Life insurance policy owners of participating policies usually have four and sometimes five dividend options from which to choose:

(1) take the dividend in cash,

(2) apply the dividend to reduce current premiums,

(3) leave the dividends on deposit with the insurance company to accumulate at interest like a savings plan,

(4) use the dividends to purchase paid-up whole life insurance to mature at the same time as the original policy,

(5) use the dividends to purchase one year term insurance equal to the guaranteed cash value at the end of the policy year, with any portion of the dividend not required for this purpose being applied under one of the other dividend options.

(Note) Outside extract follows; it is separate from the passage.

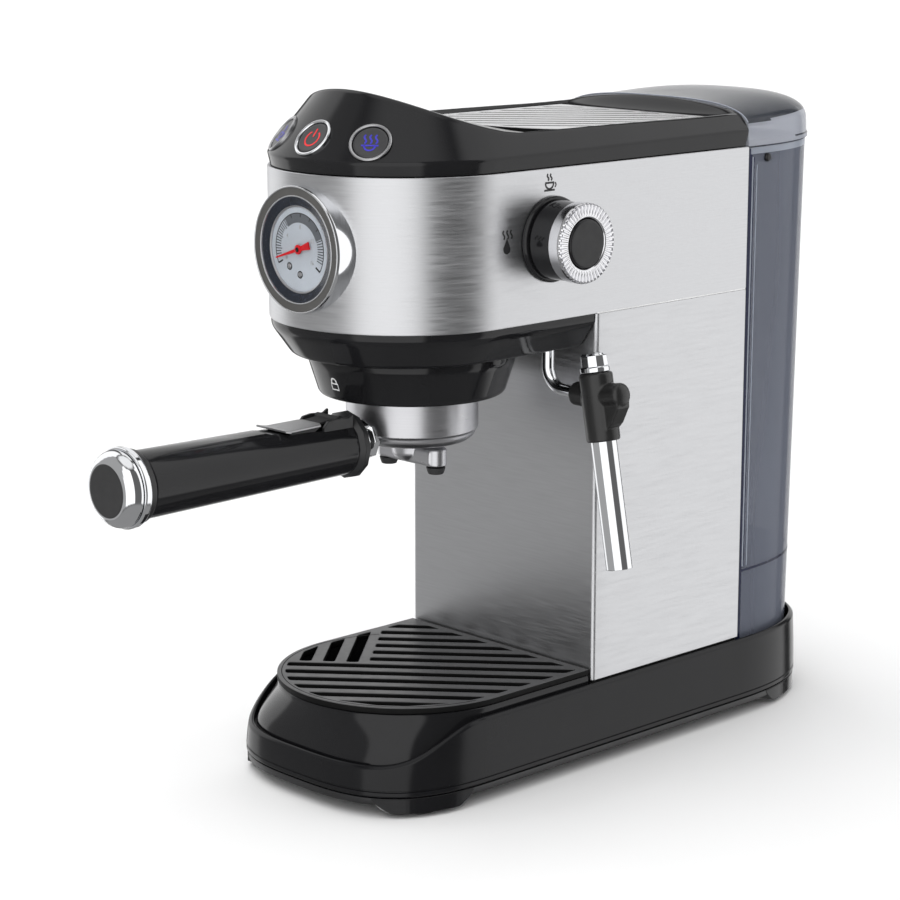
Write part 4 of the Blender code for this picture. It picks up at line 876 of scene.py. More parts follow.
def build_head():
    outer = head_outline(0.0, BODY_REAR_Y)
    inner = head_outline(2 * SHEET, BODY_REAR_Y)
    low = SEAM_Z - GAP + 0.0001
    rings = [sheet_section(o, n, low, STEEL_TOP_Z, 0.0007) for o, n in zip(outer, inner)]
    band = lofted("head_sheet", rings, HEAD_STEEL)
    gauge_hole = round_tool("gauge_hole", GAUGE_R - 0.0004, 0.040, 96, HEAD_STEEL,
                            (0, -0.105, GAUGE_Z), (0, -1, 0))
    knob_hole = round_tool("knob_hole", 0.0050, 0.010, 32, HEAD_STEEL, (0.058, KNOB_Y, KNOB_Z), (1, 0, 0))
    place(carve(band, gauge_hole, knob_hole), "body", "brushed_steel", "head_band")
    # Thin pale strips along the seam on both flanks: a painted highlight standing in for the light caught by
    # the sheets' rounded edges.
    for side, name in SIDES:
        flank = on_plane(Vector((side * BODY_HALF_W, 0, SEAM_Z)), Vector((0, side, 0)), Vector((0, 0, 1)))
        seam = strokes(0.0006, [(side * 0.0004, 0.0001), (side * 0.1072, 0.0001)])
        shine = print_and_highlight(f"seam_painted_highlight_{name}", seam, [], flank, PAINTED_SEAM_HIGHLIGHT, 0.00004)
        place(shine, "body", "brushed_steel")

    rear = -0.0008
    profile = rounded([(0.0180, BOWL_LOW_Z), (0.0100, BOWL_LOW_Z), (0.0016, SEAM_Z - 0.0052),
                       (0.0008, SEAM_Z - 0.0030), (0.0008, SEAM_Z), (0.0034, SEAM_Z),
                       (0.0118, BOWL_LOW_Z + 0.0024), (0.0180, BOWL_LOW_Z + 0.0024)],
                      [0, 0.0022, 0.0020, 0.0012, 0.0004, 0.0004, 0, 0], closed=False, steps=5)
    rings = [at_height(head_outline(inset, rear), z) for inset, z in profile]
    bowl = lofted("head_bowl", rings, GLOSS_BLACK)
    group_hole = round_tool("group_hole", 0.0420, 0.030, 96, GLOSS_BLACK, (0, GROUP_Y, 0.195))
    pipe_hole = round_tool("pipe_hole", 0.0042, 0.030, 48, GLOSS_BLACK, (WAND_X, WAND_Y, 0.195))
    place(carve(bowl, group_hole, pipe_hole), "body", "black_plastic", "head_underside")

    top = BOWL_LOW_Z - GAP
    profile = [(0.0412, GROUP_LOW_Z + 0.0012), (0.0416, GROUP_LOW_Z), (0.0432, GROUP_LOW_Z),
               (0.0442, GROUP_LOW_Z + 0.0012), (0.0486, 0.1996), (0.0490, 0.2014),
               (0.0490, top), (0.0412, top)]
    cover = turned("group_cover_skirt", profile, GLOSS_BLACK, (0, GROUP_Y, 0),
                   radius=[0.0003, 0.0003, 0.0008, 0.0008, 0.001, 0.001, 0.0003, 0], segments=144, ring=True)
    place(cover, "body", "black_plastic", "group_cover")

    def on_cover(u, v, height):
        """Drawn coordinates wrapped round the cone of the group cover."""
        z = 0.1925 + v
        share = (z - (GROUP_LOW_Z + 0.0012)) / (0.1996 - GROUP_LOW_Z - 0.0012)
        radius = 0.0442 + 0.0044 * share + height
        turn = math.radians(-3.0) + u / radius
        return Vector((radius * math.sin(turn), GROUP_Y - radius * math.cos(turn), z))

    line = 0.0008
    case = [(-0.0023, -0.0024), (0.0023, -0.0024), (0.0023, 0.0005), (-0.0023, 0.0005)]
    shackle = [(-0.0017, 0.0005), (-0.0017, 0.0013)] + arc(0, 0.0013, 0.0017, 180, 0, 8) + [(0.0017, 0.0005)]
    lock = print_and_highlight("lock_mark", [(case, line, True), *strokes(line, shackle)], [], on_cover, MARK_WHITE)
    place(lock, "body", "dial_print")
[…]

NOTE: It is suggested here that if you have a participating whole life policy and at the time of purchase received a "dividend projection" of incredible future savings, ask for a current projection. Life insurance company's surpluses are not what they used to be.

Dollar Cost Averaging:

A way of smoothing out your investment deposits by investing regularly. Instead of making one large deposit a year into your RRSP, you make smaller regular monthly deposits. If you are buying units in a mutual fund or segregated equity fund, you would end up buying more units in the month that values were low and less units in the month that values were higher. By spreading out your purchases, you don't have to worry about buying at the right time.


Endowment:

Life insurance payable to the policyholder, if living on the maturity date stated in the policy, or to a beneficiary if the insured dies before that date. For example, some Term to age 100 policies offer the option of taking the face amount of the policy as a cash payout at age 100 if the policyholder is still alive and paying all required income taxes on the amount received or leaving the policy to pay out upon death whereupon the payout is tax free.

Errors and Omissions Insurance:

Insurance coverage purchased by the agent/broker which provides protection against loss incurred by a client because of some negligent act, error, oversight, or omission by the agent/broker.